WHAT TO PRODUCE: Your task is to return, exactly, the run of lines starting at the line holding "faults = []" and ending at the line holding "obj.parent = empty", both ends included and no other lines.

DATA:
## START
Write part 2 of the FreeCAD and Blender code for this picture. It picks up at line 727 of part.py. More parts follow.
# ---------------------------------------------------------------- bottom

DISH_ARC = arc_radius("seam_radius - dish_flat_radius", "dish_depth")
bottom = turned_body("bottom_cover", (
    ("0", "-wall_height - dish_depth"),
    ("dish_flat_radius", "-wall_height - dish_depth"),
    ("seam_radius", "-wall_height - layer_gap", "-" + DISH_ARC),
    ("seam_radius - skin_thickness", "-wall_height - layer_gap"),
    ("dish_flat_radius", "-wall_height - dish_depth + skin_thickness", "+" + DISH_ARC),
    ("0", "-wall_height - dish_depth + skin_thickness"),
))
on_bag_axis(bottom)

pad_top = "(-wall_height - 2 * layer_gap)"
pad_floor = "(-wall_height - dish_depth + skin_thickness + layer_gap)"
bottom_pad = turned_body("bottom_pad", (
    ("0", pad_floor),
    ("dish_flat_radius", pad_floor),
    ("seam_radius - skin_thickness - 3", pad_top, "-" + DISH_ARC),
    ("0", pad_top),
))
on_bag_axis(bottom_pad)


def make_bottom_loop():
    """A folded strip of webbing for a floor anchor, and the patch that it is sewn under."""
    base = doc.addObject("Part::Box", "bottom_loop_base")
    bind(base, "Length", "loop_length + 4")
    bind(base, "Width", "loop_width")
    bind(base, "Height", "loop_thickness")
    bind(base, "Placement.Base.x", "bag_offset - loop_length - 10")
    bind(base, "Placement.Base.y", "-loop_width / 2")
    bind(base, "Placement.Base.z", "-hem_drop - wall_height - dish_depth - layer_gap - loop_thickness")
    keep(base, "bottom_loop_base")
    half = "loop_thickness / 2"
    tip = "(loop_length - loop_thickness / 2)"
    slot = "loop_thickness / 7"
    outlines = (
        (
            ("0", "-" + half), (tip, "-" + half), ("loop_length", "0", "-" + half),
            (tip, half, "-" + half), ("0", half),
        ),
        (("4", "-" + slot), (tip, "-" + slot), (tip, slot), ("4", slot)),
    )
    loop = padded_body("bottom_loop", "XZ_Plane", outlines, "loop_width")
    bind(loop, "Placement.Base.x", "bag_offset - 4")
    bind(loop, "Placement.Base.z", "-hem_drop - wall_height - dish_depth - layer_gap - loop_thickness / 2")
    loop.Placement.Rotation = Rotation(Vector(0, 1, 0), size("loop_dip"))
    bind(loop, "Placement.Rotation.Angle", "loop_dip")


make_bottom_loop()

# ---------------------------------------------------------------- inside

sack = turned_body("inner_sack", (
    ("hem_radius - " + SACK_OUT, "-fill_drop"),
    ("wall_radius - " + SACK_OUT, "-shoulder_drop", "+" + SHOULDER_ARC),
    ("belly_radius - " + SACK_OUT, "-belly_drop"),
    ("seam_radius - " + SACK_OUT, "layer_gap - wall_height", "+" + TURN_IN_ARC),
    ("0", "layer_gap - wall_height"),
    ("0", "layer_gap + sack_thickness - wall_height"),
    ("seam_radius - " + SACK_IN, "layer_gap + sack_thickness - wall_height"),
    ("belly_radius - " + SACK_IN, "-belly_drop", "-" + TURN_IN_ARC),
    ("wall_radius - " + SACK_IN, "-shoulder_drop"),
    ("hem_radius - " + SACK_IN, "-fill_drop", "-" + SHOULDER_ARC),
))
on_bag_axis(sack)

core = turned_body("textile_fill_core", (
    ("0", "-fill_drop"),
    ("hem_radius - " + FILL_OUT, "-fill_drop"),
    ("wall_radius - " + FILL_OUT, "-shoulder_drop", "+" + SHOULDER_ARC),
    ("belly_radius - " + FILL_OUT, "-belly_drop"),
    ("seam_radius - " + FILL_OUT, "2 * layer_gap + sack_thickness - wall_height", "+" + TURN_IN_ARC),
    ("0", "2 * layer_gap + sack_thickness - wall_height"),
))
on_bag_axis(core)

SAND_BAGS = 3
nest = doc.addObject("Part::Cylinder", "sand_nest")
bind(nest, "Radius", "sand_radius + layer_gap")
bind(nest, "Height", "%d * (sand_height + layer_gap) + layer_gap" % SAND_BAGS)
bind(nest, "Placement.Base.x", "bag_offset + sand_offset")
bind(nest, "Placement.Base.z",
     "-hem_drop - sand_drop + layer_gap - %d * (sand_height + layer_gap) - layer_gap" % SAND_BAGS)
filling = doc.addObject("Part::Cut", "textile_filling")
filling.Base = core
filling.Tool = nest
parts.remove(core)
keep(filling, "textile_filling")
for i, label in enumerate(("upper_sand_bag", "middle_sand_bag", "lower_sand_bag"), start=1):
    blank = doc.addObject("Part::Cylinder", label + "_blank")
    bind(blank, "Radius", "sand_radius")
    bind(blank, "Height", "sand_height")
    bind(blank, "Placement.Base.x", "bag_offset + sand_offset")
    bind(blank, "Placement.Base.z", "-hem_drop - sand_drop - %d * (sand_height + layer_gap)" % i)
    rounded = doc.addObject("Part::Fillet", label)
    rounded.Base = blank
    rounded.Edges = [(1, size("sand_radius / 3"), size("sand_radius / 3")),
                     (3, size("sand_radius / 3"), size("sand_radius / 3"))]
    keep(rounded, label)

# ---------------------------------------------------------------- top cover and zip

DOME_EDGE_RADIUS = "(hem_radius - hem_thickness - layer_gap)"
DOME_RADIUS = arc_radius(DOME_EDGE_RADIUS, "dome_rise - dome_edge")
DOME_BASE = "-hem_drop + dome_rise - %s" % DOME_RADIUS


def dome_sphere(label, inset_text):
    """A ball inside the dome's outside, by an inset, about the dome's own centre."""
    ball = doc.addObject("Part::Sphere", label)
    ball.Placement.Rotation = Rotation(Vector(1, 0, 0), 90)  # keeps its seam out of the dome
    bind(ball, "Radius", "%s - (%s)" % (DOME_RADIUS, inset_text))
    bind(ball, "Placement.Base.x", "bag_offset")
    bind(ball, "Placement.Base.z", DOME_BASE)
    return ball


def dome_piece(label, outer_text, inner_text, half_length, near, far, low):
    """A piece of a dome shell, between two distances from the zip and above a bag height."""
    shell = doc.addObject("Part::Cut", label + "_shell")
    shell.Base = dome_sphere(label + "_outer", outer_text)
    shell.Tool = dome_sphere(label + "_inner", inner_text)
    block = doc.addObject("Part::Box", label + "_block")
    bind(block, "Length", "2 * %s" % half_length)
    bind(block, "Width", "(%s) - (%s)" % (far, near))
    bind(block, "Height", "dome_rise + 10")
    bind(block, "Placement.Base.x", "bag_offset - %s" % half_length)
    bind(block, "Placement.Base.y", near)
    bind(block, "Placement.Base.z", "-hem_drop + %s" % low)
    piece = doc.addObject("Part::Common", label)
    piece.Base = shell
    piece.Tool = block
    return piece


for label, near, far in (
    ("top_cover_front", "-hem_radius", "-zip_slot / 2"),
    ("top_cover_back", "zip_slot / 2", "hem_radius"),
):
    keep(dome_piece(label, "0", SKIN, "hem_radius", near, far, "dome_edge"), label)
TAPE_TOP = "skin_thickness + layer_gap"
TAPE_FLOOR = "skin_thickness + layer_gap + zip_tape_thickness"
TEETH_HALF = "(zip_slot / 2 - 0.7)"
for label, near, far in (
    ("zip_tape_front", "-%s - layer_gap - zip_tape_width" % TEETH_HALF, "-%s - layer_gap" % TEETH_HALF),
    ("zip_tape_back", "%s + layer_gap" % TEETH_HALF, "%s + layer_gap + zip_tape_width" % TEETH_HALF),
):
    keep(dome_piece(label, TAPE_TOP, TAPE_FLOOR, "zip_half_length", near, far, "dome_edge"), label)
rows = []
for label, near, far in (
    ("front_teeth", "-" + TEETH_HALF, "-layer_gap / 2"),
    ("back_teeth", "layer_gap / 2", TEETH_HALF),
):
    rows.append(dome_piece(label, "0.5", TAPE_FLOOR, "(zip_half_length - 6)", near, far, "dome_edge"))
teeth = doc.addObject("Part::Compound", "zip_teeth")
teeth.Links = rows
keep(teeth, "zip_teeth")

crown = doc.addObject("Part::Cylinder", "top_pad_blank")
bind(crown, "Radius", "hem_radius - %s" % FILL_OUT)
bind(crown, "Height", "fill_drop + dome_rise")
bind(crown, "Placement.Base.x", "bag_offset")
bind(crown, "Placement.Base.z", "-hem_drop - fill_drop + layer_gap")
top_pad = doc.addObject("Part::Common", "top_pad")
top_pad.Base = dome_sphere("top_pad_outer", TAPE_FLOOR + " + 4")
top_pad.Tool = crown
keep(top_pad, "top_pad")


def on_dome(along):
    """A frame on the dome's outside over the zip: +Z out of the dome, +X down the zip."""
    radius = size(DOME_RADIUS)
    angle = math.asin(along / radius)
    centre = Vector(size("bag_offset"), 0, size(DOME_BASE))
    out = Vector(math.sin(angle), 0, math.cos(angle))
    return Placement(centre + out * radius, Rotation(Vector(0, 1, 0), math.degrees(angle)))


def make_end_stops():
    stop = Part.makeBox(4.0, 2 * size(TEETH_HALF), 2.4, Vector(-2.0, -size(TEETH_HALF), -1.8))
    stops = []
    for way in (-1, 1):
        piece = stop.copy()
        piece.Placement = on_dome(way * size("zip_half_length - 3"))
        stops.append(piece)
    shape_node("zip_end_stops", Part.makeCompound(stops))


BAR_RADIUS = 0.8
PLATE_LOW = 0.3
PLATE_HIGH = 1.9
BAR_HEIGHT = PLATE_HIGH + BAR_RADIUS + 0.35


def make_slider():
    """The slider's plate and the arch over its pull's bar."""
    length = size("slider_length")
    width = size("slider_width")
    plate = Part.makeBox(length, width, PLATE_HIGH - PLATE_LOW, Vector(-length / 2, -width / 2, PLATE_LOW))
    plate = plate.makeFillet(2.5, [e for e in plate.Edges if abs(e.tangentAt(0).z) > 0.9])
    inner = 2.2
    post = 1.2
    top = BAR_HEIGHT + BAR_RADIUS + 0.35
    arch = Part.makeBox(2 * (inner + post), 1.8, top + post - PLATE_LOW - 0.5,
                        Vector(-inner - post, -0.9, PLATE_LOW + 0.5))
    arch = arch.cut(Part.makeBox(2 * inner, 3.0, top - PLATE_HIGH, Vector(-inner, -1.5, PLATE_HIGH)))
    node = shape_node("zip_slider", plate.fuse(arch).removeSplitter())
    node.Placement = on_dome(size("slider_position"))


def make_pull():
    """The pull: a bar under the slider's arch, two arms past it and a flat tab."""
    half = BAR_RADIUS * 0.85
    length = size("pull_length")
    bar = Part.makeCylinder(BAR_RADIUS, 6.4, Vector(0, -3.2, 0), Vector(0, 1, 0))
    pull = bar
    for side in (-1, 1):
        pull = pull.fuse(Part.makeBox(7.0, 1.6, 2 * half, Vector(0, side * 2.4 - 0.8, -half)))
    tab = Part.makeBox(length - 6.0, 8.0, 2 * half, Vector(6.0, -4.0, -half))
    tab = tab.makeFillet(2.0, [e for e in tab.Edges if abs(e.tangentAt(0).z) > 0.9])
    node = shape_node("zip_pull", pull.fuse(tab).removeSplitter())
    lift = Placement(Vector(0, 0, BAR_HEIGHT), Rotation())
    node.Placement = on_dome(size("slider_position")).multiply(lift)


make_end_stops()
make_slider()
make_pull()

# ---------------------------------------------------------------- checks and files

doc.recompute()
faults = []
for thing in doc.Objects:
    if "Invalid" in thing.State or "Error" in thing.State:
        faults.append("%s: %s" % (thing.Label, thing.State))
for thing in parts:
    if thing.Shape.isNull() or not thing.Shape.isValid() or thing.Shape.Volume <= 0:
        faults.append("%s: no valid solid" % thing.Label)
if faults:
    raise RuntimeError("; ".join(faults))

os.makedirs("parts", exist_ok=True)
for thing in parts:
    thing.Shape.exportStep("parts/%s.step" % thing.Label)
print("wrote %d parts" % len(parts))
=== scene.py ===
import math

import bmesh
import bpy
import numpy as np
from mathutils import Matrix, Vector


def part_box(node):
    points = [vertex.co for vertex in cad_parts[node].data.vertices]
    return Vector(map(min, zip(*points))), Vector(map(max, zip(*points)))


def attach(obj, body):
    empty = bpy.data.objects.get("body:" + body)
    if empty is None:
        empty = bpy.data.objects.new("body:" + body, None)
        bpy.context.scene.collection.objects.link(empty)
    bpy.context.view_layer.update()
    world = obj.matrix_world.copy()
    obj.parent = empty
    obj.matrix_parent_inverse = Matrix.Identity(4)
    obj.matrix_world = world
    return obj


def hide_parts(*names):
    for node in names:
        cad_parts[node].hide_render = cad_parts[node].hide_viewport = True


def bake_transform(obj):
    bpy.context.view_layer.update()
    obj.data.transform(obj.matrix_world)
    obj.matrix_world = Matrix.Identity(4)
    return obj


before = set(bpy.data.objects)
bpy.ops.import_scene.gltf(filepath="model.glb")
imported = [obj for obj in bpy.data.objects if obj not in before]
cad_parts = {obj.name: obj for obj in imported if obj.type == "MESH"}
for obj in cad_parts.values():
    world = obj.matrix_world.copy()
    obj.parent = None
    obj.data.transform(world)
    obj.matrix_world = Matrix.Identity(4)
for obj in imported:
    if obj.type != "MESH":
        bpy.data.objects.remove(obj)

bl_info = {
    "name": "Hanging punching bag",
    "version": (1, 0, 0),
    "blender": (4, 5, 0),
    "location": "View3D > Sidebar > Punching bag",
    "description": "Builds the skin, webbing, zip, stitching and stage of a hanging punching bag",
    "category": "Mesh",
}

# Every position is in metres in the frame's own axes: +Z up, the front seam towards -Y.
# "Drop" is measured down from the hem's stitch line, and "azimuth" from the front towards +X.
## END
EXERCISE RESPONSE:
faults = []
for thing in doc.Objects:
    if "Invalid" in thing.State or "Error" in thing.State:
        faults.append("%s: %s" % (thing.Label, thing.State))
for thing in parts:
    if thing.Shape.isNull() or not thing.Shape.isValid() or thing.Shape.Volume <= 0:
        faults.append("%s: no valid solid" % thing.Label)
if faults:
    raise RuntimeError("; ".join(faults))

os.makedirs("parts", exist_ok=True)
for thing in parts:
    thing.Shape.exportStep("parts/%s.step" % thing.Label)
print("wrote %d parts" % len(parts))
=== scene.py ===
import math

import bmesh
import bpy
import numpy as np
from mathutils import Matrix, Vector


def part_box(node):
    points = [vertex.co for vertex in cad_parts[node].data.vertices]
    return Vector(map(min, zip(*points))), Vector(map(max, zip(*points)))


def attach(obj, body):
    empty = bpy.data.objects.get("body:" + body)
    if empty is None:
        empty = bpy.data.objects.new("body:" + body, None)
        bpy.context.scene.collection.objects.link(empty)
    bpy.context.view_layer.update()
    world = obj.matrix_world.copy()
    obj.parent = empty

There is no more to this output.